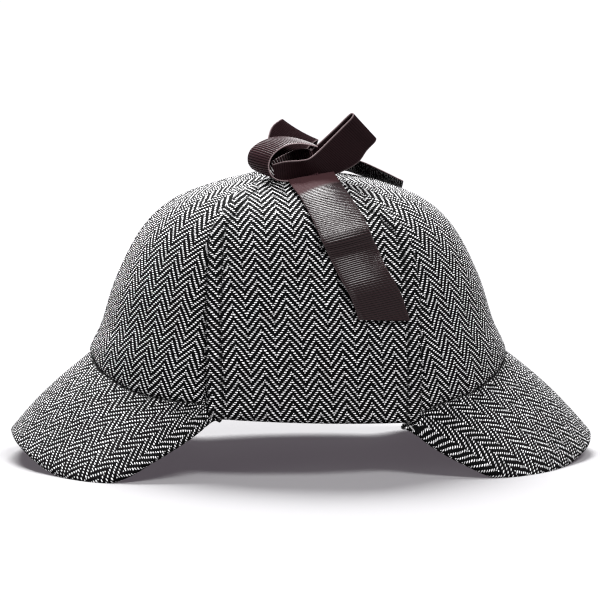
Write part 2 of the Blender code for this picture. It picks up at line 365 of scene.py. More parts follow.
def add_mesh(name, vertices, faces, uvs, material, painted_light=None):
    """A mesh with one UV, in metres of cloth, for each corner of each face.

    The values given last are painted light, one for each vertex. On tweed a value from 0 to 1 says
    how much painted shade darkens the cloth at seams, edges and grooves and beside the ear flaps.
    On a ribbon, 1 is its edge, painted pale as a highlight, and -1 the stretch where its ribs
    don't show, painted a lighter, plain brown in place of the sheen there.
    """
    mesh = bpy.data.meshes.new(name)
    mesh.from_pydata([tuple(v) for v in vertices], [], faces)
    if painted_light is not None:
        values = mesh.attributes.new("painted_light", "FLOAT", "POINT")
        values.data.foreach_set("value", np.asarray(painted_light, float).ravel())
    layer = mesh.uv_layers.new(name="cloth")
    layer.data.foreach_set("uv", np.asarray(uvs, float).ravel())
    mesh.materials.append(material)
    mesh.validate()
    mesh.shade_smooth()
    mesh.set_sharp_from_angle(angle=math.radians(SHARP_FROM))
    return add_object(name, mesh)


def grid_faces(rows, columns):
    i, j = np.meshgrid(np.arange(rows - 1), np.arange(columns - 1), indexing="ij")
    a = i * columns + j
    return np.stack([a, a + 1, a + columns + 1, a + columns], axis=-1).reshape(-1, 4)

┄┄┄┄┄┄

_Set task_
Exactly reproduce the material above.

_Answer to the task_
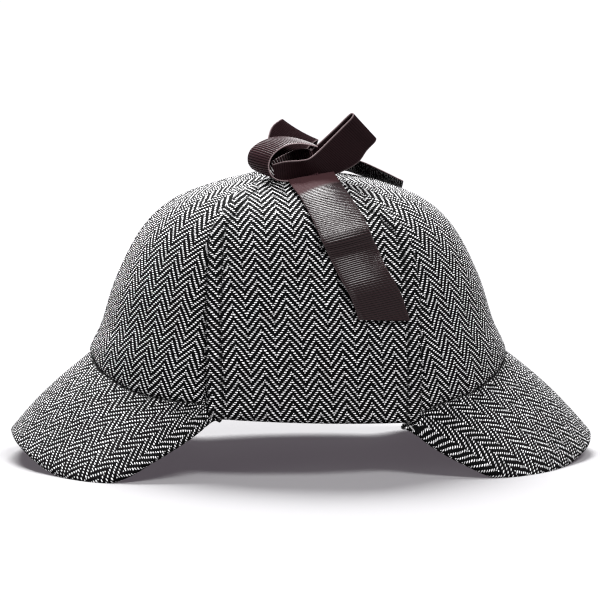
Write part 2 of the Blender code for this picture. It picks up at line 365 of scene.py. More parts follow.
def add_mesh(name, vertices, faces, uvs, material, painted_light=None):
    """A mesh with one UV, in metres of cloth, for each corner of each face.

    The values given last are painted light, one for each vertex. On tweed a value from 0 to 1 says
    how much painted shade darkens the cloth at seams, edges and grooves and beside the ear flaps.
    On a ribbon, 1 is its edge, painted pale as a highlight, and -1 the stretch where its ribs
    don't show, painted a lighter, plain brown in place of the sheen there.
    """
    mesh = bpy.data.meshes.new(name)
    mesh.from_pydata([tuple(v) for v in vertices], [], faces)
    if painted_light is not None:
        values = mesh.attributes.new("painted_light", "FLOAT", "POINT")
        values.data.foreach_set("value", np.asarray(painted_light, float).ravel())
    layer = mesh.uv_layers.new(name="cloth")
    layer.data.foreach_set("uv", np.asarray(uvs, float).ravel())
    mesh.materials.append(material)
    mesh.validate()
    mesh.shade_smooth()
    mesh.set_sharp_from_angle(angle=math.radians(SHARP_FROM))
    return add_object(name, mesh)


def grid_faces(rows, columns):
    i, j = np.meshgrid(np.arange(rows - 1), np.arange(columns - 1), indexing="ij")
    a = i * columns + j
    return np.stack([a, a + 1, a + columns + 1, a + columns], axis=-1).reshape(-1, 4)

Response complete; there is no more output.